Vietnamese pho is, to me, like mother’s milk. I simply can’t get enough of it. Whenever it’s on the menu you can guarantee that I’ll choose it. I may be predictable in my food choices, but I am always a happy customer. What, after all, is better than a giant bowl of steaming spiced broth, a mix that takes time and love to perfect, with thick chewy rice noodles topped with meat, assorted vegetables and herbs? Exactly.

Cabramatta, about 40 minutes by train from Sydney, is like being in Vietnam. Well, a mini Vietnam. From the street vendors to the available Vietnamese goodies, even the questionable cleanliness (I witnessed one vendor drop a piece of meat on the ground, pick it up and pop it on top of the salad he was preparing), it is authenticity to a T; and the pho, my God, the pho – the smell fills the streets, the photos on every shop front inviting you in to try their famous bowls of heaven.

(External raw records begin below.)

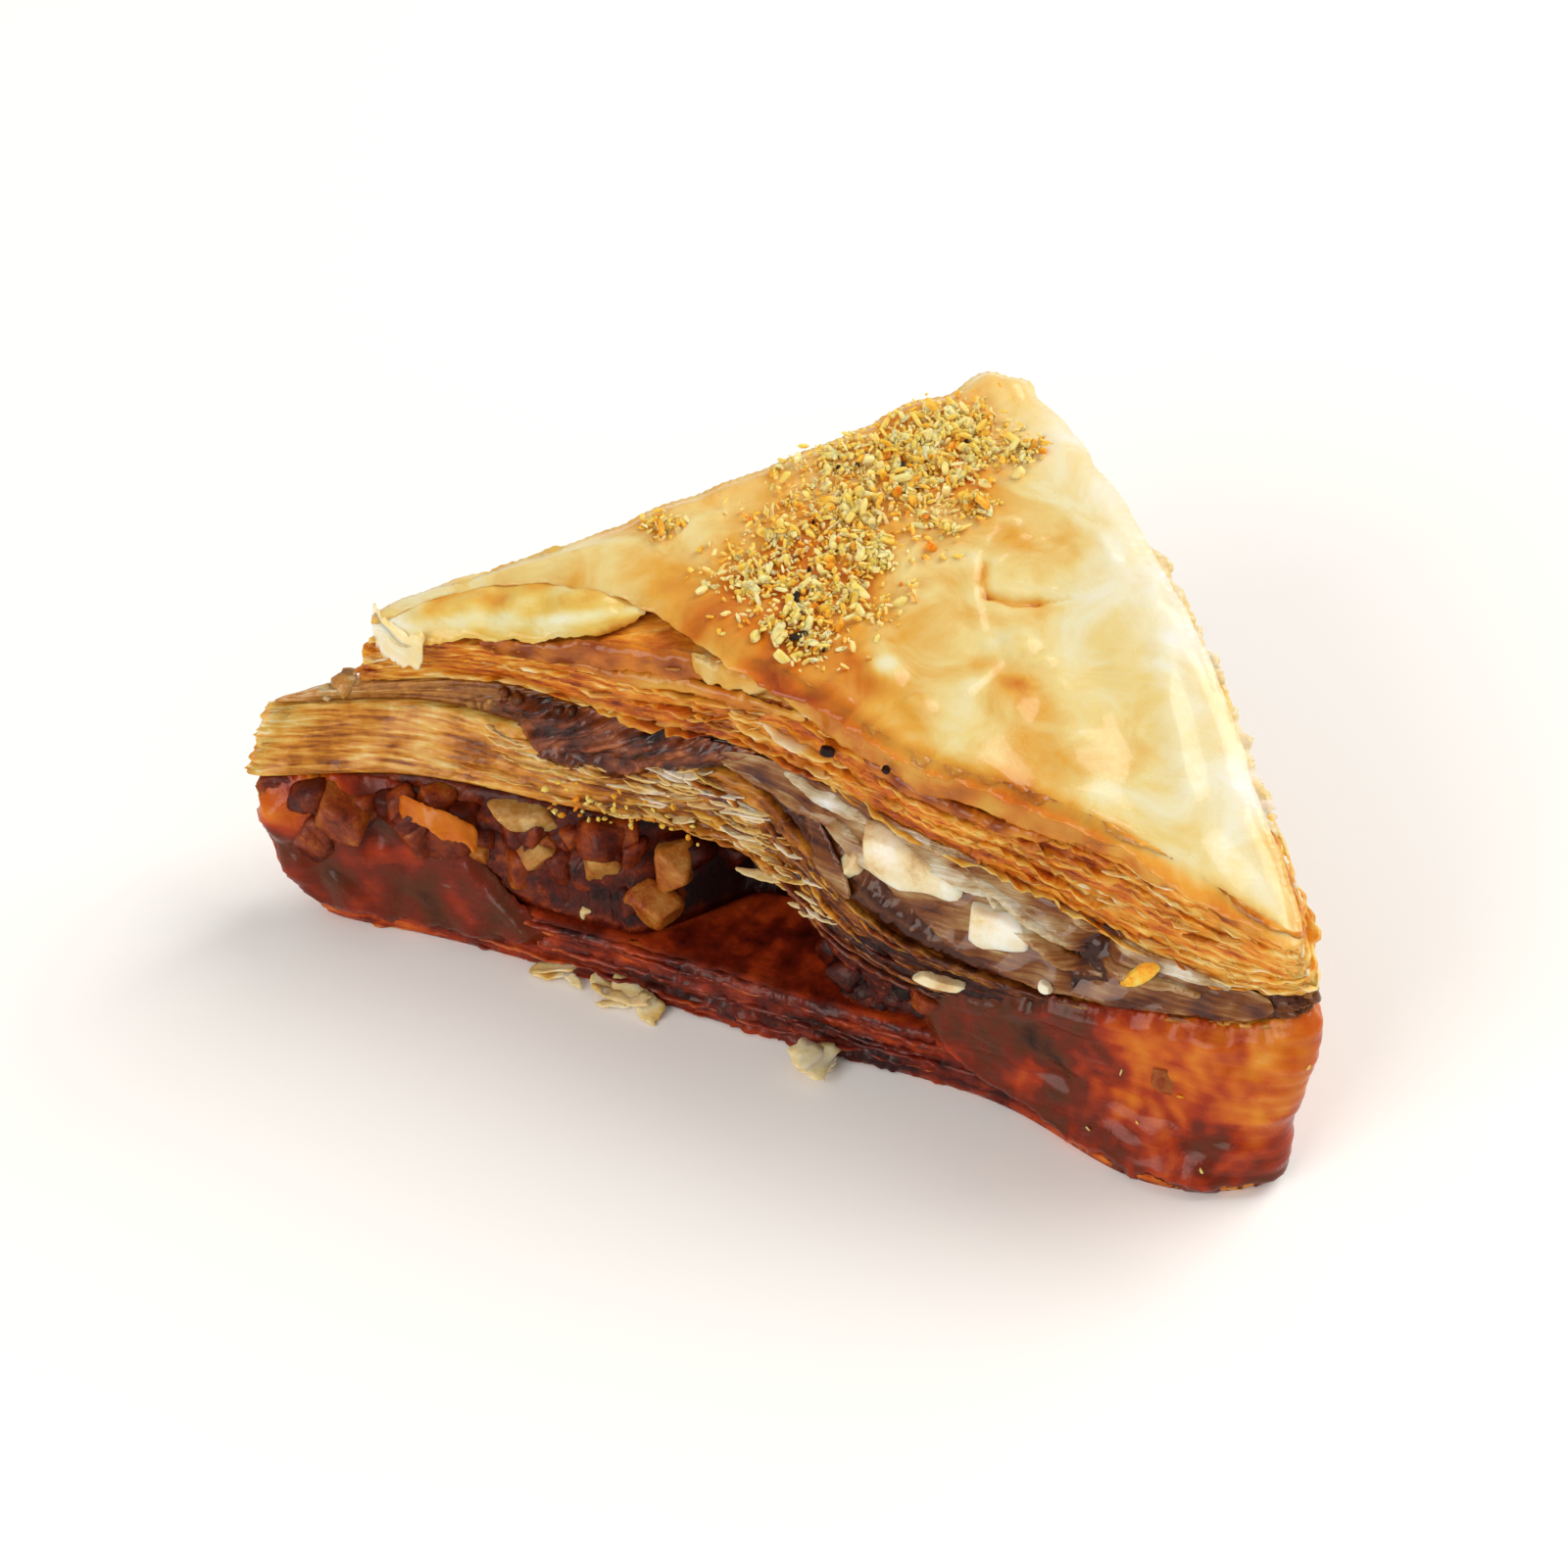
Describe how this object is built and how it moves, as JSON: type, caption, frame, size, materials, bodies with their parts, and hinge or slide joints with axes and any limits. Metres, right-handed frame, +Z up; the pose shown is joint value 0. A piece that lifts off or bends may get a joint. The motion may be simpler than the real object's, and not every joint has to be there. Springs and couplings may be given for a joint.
{
  "type": "baklava piece",
  "caption": "Triangular piece of baklava with syrup-soaked phyllo stacks, chopped nut fillings showing at the long cut face and ground nuts on a torn golden top sheet.",
  "frame": {"origin": "middle of the base, on the surface that the piece lies on", "axes": "+X along the long cut face, from its left corner to its right corner as seen from the front; +Y from the cut face towards the square corner behind; +Z up"},
  "size_m": [0.0812, 0.0462, 0.0328],
  "materials": {
    "soaked_phyllo": "sheets of phyllo soaked dark with syrup, wet and glossy",
    "syrup_nuts": "chopped nuts bound with dark syrup, glossy",
    "baked_phyllo": "thin baked sheets, beige to brown, moist",
    "pale_nuts": "pale chopped nuts in a brown paste, satin",
    "golden_phyllo": "crisp golden sheet brushed with butter, satin gloss",
    "ground_nuts": "ground nuts, yellow, moist with syrup"
  },
  "bodies": {
    "root": {"phyllo_bottom": "soaked_phyllo", "nuts_lower": "syrup_nuts", "phyllo_middle": "baked_phyllo", "nuts_upper": "pale_nuts", "phyllo_top": "golden_phyllo"}
  },
  "joints": []
}
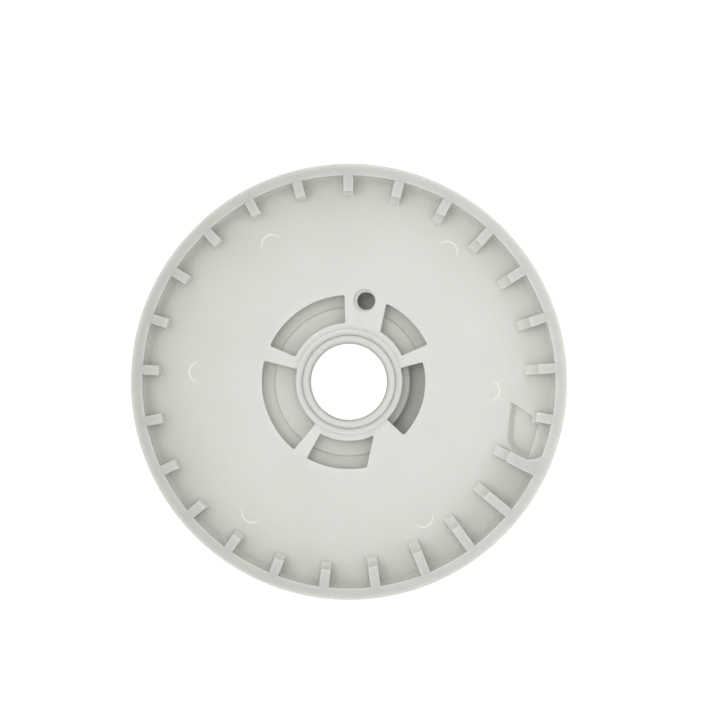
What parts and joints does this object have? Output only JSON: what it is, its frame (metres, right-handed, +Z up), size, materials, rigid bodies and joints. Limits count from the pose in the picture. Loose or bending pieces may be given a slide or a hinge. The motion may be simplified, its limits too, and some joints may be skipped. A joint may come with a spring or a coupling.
{
  "type": "film developing reel",
  "caption": "White nylon film developing reel: ribbed flanges with spiral film grooves on a telescoping core that widens and twists to draw the film in.",
  "frame": {"origin": "centre of the lower rim's face, which the reel stands on", "axes": "+Z up the reel's axis, from the lower flange to the upper; +X towards the side near the D-shaped pockets"},
  "size_m": [0.095, 0.095, 0.0614],
  "materials": {
    "flange_nylon": "moulded natural nylon, satin",
    "core_nylon": "moulded natural nylon, smooth",
    "ball_steel": "polished stainless steel"
  },
  "bodies": {
    "lower_half": {"lower_flange": "flange_nylon", "core_tube": "core_nylon", "lower_drum": "core_nylon"},
    "collar": {"width_collar": "core_nylon"},
    "upper_half": {"upper_flange": "flange_nylon", "guide_sleeve": "core_nylon", "upper_drum": "core_nylon"},
    "upper_ball": {"upper_film_ball": "ball_steel"},
    "lower_ball": {"lower_film_ball": "ball_steel"}
  },
  "joints": [
    {"name": "width_slide", "type": "slide", "parent": "lower_half", "child": "collar", "axis": [0, 0, 1], "range_m": [0, 0.0265]},
    {"name": "flange_twist", "type": "hinge", "parent": "collar", "child": "upper_half", "pos_m": [0, 0, 0.0484], "axis": [0, 0, 1], "range_deg": [-20, 20]},
    {"name": "upper_ball_roll", "type": "slide", "parent": "upper_half", "child": "upper_ball", "axis": [0.309, 0.9511, 0], "range_m": [-0.0014, 0.0014]},
    {"name": "lower_ball_roll", "type": "slide", "parent": "lower_half", "child": "lower_ball", "axis": [0.309, 0.9511, 0], "range_m": [-0.0014, 0.0014]}
  ]
}
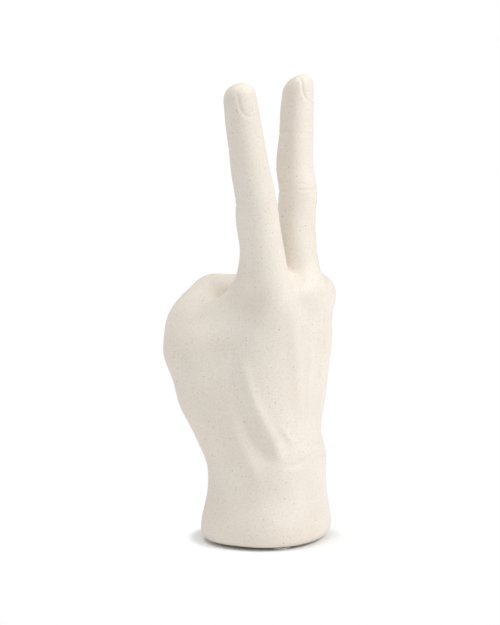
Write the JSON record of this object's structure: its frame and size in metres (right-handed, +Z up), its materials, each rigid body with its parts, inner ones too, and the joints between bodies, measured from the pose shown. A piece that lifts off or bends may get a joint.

We had been aiming for a place called Pho Tai Bay, the pho joint named as the best in Cabramatta, but sadly upon arrival discovered that it was shut. On a Tuesday? Most bizarre. But Pho Phung was just around the corner, so we slid open the door and took a seat.

I studied the menu tacked up on the wall opposite us. Thin-sliced beef with pho. Brisket with pho. Mixed meat with pho. Beef brisket fat with pho. Woah. Backtrack. Did that mean the brisket was fatty or that it was the actual fat from the brisket? What does that even look like? I had to find out.

“I’ll have the pho tai gau, please.”
The girl looked at me. She didn’t write my order down. “You want pho tai gau?”
“Er, yes?”
She still wasn’t writing. Her eyes narrowed. “Fat.” She pulled at her arm pointedly. “You want fat?”
Ah. So it was literal fat. “Um … yes?”

She gave me a look which I decided was full of awe and wonder, but was probably the look you’d give a crazy person on the street. She shrugged, wrote down the order and wandered off, and a few moments later our bowls arrived.

The waitress placed in front of me a bowl of steaming, crisp green scallion slices and fragrant smells. Heaving plates of Thai basil, lemon slices and beansprouts had already been placed in front of us to add to our pleasure. I examined my bowl with trepidation. The waitress watched me from a distance with a mixture of horror and curious amusement, the kind one might have when watching a small creature being stalked by one much larger.

I sampled my noodles – not the best I’d ever had, a little soggy and prone to disintegrate, but not too bad. I then tried some of the thin-sliced beef on top: rare. So far, so good. So then the fat. There was no escaping it. I chose a relatively small piece to sample. It was thin, chewy and, of course, delicious. Does that make me sound weird? I mean, fat makes things taste delicious. It didn’t even taste greasy; it was just chewy and, um, awesome. I slightly hated myself with each bite I took, and my arteries hated me even more but, by golly, I finished the whole thing. I felt super-human. Fairly god-like actually.

I put down my chopsticks, feeling my pulse quicken slightly, though whether this was due to a sense of achievement or a minor heart attack, I’m not sure. AUS$9 for a heart attack in a bowl: not bad at all. I vowed to hit the gym hard later that afternoon – achievement was now being replaced with guilt – but it was a very content sort of guilt, like when you’ve done something bad and you know you should feel bad, but in fact you really don’t feel all that terrible. Ah, you only live once.

Pho Phung, 117 John Street, Cabramatta 2166, Australia.